ACTING | CHARACTERS | DIALOGUE:
Bruce Willis’ performance may be the best he’s given in the last decade, but that doesn’t mean it’s even close to his Die Hard acting days (obviously excluding The Fifth Entry). Even so, Eli Roth managed to capture some great scenes with Willis, which is a hard thing to accomplish these days. This gave me the impression that Willis may have had comfort in this role. Unfortunately for the other characters in the film, they are either useless avatars being sent to the slaughter or simplistic support to Kersey’s troubles. Vincent D’Onofrio is the only other character with any interesting characteristics, and they are brutally outshined by everything Willis does on screen. There are a couple of pure headache performances, that are luckily minimal in comparison to the runtime’s length, however their existence in the film at all is hard to get around.
VISUAL EFFECTS | MAKEUP | DESIGN:
MUSIC | SCORE | SOUND DESIGN:
Ludwig Goransson’s score for Death Wish is entirely forgettable and offers nothing new to the genre. This generic action score fails to impact the viewer’s emotions and instead comes off as tacked on with little thought. That’s not to say there aren’t small fragments of music that would work in another context, or if shoved front and center would have made for a more organic and intense scene. All and all though, Goransson composed a generic action score that feels more straight to video than blockbuster material.

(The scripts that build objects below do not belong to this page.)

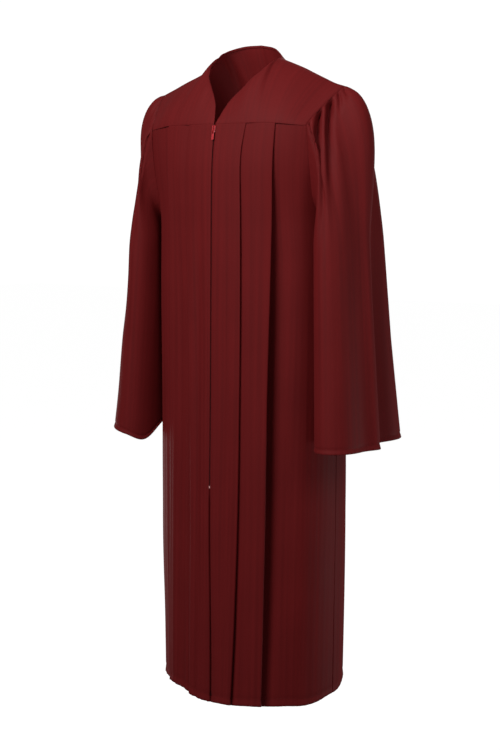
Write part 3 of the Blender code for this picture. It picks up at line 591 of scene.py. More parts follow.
@dataclass
class Seams:
    """Where the gown's pieces meet."""

    torso: TorsoForm
    shoulder_tip: Point = (0.2177, -0.008, -0.061)
    neckline: Table = indexed(
        (0.002, -0.129, -0.1292), (0.013, -0.1098, -0.0959), (0.0225, -0.1002, -0.0798),
        (0.0386, -0.0866, -0.0592), (0.0511, -0.0764, -0.042), (0.0624, -0.0638, -0.0292),
        (0.0735, -0.04, -0.0084), (0.0748, -0.015, 0.0022))
    back_neckline: Table = indexed(
        (0.0748, -0.015, 0.0022), (0.07, -0.004, 0.0088), (0.06, 0.0045, 0.0164),
        (0.035, 0.0205, 0.026), (0.0, 0.028, 0.0295))
    droop_left: Table = pairs(
        (0.0, 0.0), (0.15, 0.003), (0.3, 0.0028), (0.5, 0.0022), (0.65, 0.0015), (1.0, 0.004))
    droop_right: Table = pairs(
        (0.0, 0.0), (0.45, 0.006), (0.7, 0.009), (0.86, 0.0075), (1.0, -0.004))
    front_fall_left: Table = pairs((0.0, 0.0), (0.6, 0.0), (1.0, 0.004))
    front_fall_right: Table = pairs(
        (0.0, 0.0), (0.4, 0.0005), (0.6, 0.0035), (0.75, 0.006), (0.86, 0.0045), (1.0, -0.004))
    back_fall_left: Table = pairs(
        (0.0, 0.0), (0.25, 0.0035), (0.5, 0.006), (0.75, 0.006), (1.0, 0.004))
    back_fall_right: Table = pairs(
        (0.0, 0.0), (0.3, -0.003), (0.6, -0.0056), (0.85, -0.007), (1.0, -0.004))
    front_yoke_height: float = -0.13
    front_yoke_drop: float = 0.006
    front_drop_from: float = 0.11
    back_yoke_height: float = -0.165
    back_yoke_rise: float = 0.015
    back_rise_from: float = 0.04
    armhole_front: Table = pairs(
        (-0.136, 0.185), (-0.171, 0.1865), (-0.225, 0.186), (-0.272, 0.1855), (-0.308, 0.192),
        (-0.326, 0.2))
    armhole_back: Table = pairs(
        (-0.15, 0.19), (-0.185, 0.19), (-0.235, 0.1885), (-0.278, 0.188), (-0.31, 0.1935),
        (-0.326, 0.2))
    zip_foot: float = -0.833
    centre_edge: float = 0.0017
    slit_widening: float = 0.001
    slit_below: float = 0.006
    slit_length: float = 0.03
    opening_drift: float = 0.01
    edge: float = 0.0002

    def droop(self, side: Side) -> Table:
        """How low the shoulder seam hangs on one side."""
        return self.droop_left if side is Side.LEFT else self.droop_right

    def armhole(self, face: Face) -> Table:
        """The armhole edge of a body panel."""
        return self.armhole_front if face is Face.FRONT else self.armhole_back

    def yoke_height(self, face: Face, x: Array) -> Array:
        """The height of the yoke seam at a distance from the centre.

        Args:
            face: front or back.
            x: the distance.

        Returns:
            The height.
        """
        corner = self.armhole(face).rows[0][1]
        if face is Face.FRONT:
            return self.front_yoke_height - self.front_yoke_drop * ease(
                (x - self.front_drop_from) / (corner - self.front_drop_from))
        return self.back_yoke_height + self.back_yoke_rise * ease(
            (x - self.back_rise_from) / (corner - self.back_rise_from))

    def armhole_place(self, face: Face, share: Array) -> tuple[Array, Array]:
        """The armhole edge of a body panel.

        Args:
            face: front or back.
            share: how far from the yoke's corner to the underarm.

        Returns:
            The heights there and the runs along the form.
        """
        table = self.armhole(face)
        height = mix(table.rows[0][0], table.rows[-1][0], np.sin(np.asarray(share) * math.pi / 2.0))
        x = np.minimum(table.value(height), self.torso.levels.read("half_width", height))
        return height, self.torso.run_at_x(face, height, x)

    def opening_edge(self, height: Array) -> Array:
        """How far a front's edge stands off the middle of the opening."""
        below = self.zip_foot - self.slit_below - height
        return self.centre_edge + self.slit_widening * ease(below / self.slit_length)

    def drift(self, side: Side, height: Array) -> Array:
        """How far the opening's edge hangs off the centre plane below the zip."""
        share = ease((height - self.zip_foot) / (self.torso.hem - self.zip_foot))
        return self.opening_drift * share * side.value

    def neck_fall(self, face: Face, side: Side, share: Array) -> Array:
        """How far a neckline hangs lower on one side.

        Args:
            face: front or back.
            side: left or right.
            share: how far from the centre to the neck point.

        Returns:
            The drop.
        """
        left, right = {Face.FRONT: (self.front_fall_left, self.front_fall_right),
                       Face.BACK: (self.back_fall_left, self.back_fall_right)}[face]
        return (left if side is Side.LEFT else right).value(share)

    def neck_place(self, face: Face, side: Side, share: float) -> Array:
        """A point of the neckline at +X, from the centre (0) to the neck point (1).

        Args:
            face: front or back.
            side: whose droop it has.
            share: how far along.

        Returns:
            The point.
        """
        front = face is Face.FRONT
        point = self.neckline.curve(share) if front else self.back_neckline.curve(1.0 - share)
        point[..., 2] -= self.neck_fall(face, side, share)
        return point

    def shoulder_place(self, face: Face, side: Side, share: float) -> Array:
        """A point of the shoulder seam at +X, from the tip (0) to the neck point (1).

        Args:
            face: whose edge of the seam.
            side: whose droop it has.
            share: how far along.

        Returns:
            The point.
        """
        neck = np.array(self.neckline.rows[-1][1:])
        point = mix(np.array(self.shoulder_tip), neck, share)
        point[1] += self.edge * face.value
        point[2] -= self.droop(side).value(share)
        return point


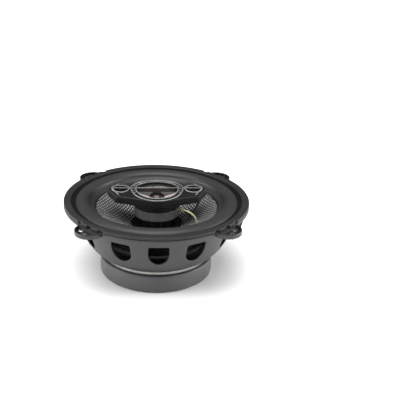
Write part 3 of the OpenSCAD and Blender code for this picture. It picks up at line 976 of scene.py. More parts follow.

Eli Roth is passionate about his gore and the use of practical effects, which oddly is very sparse when compared to other entries in his filmography. The times blood and gore were used in the act of violence in the film were done nicely, but it just doesn’t manage to hit the appropriate level of over the top violence that Roth is known for. Although there are times, most represented in the trailer, where things do get to his level, it’s too far and in between for fans of the cult filmmaker.
Death Wish is a competent and enjoyable action film with Eli Roth’s infamously vicious gore and polished direction. It also happens to contain one of Bruce Willis’ best performances in years. All in all, its release just suffered from very unfortunate timing due to real life events surrounding its opening weekend for this reasonably fun revenge flick.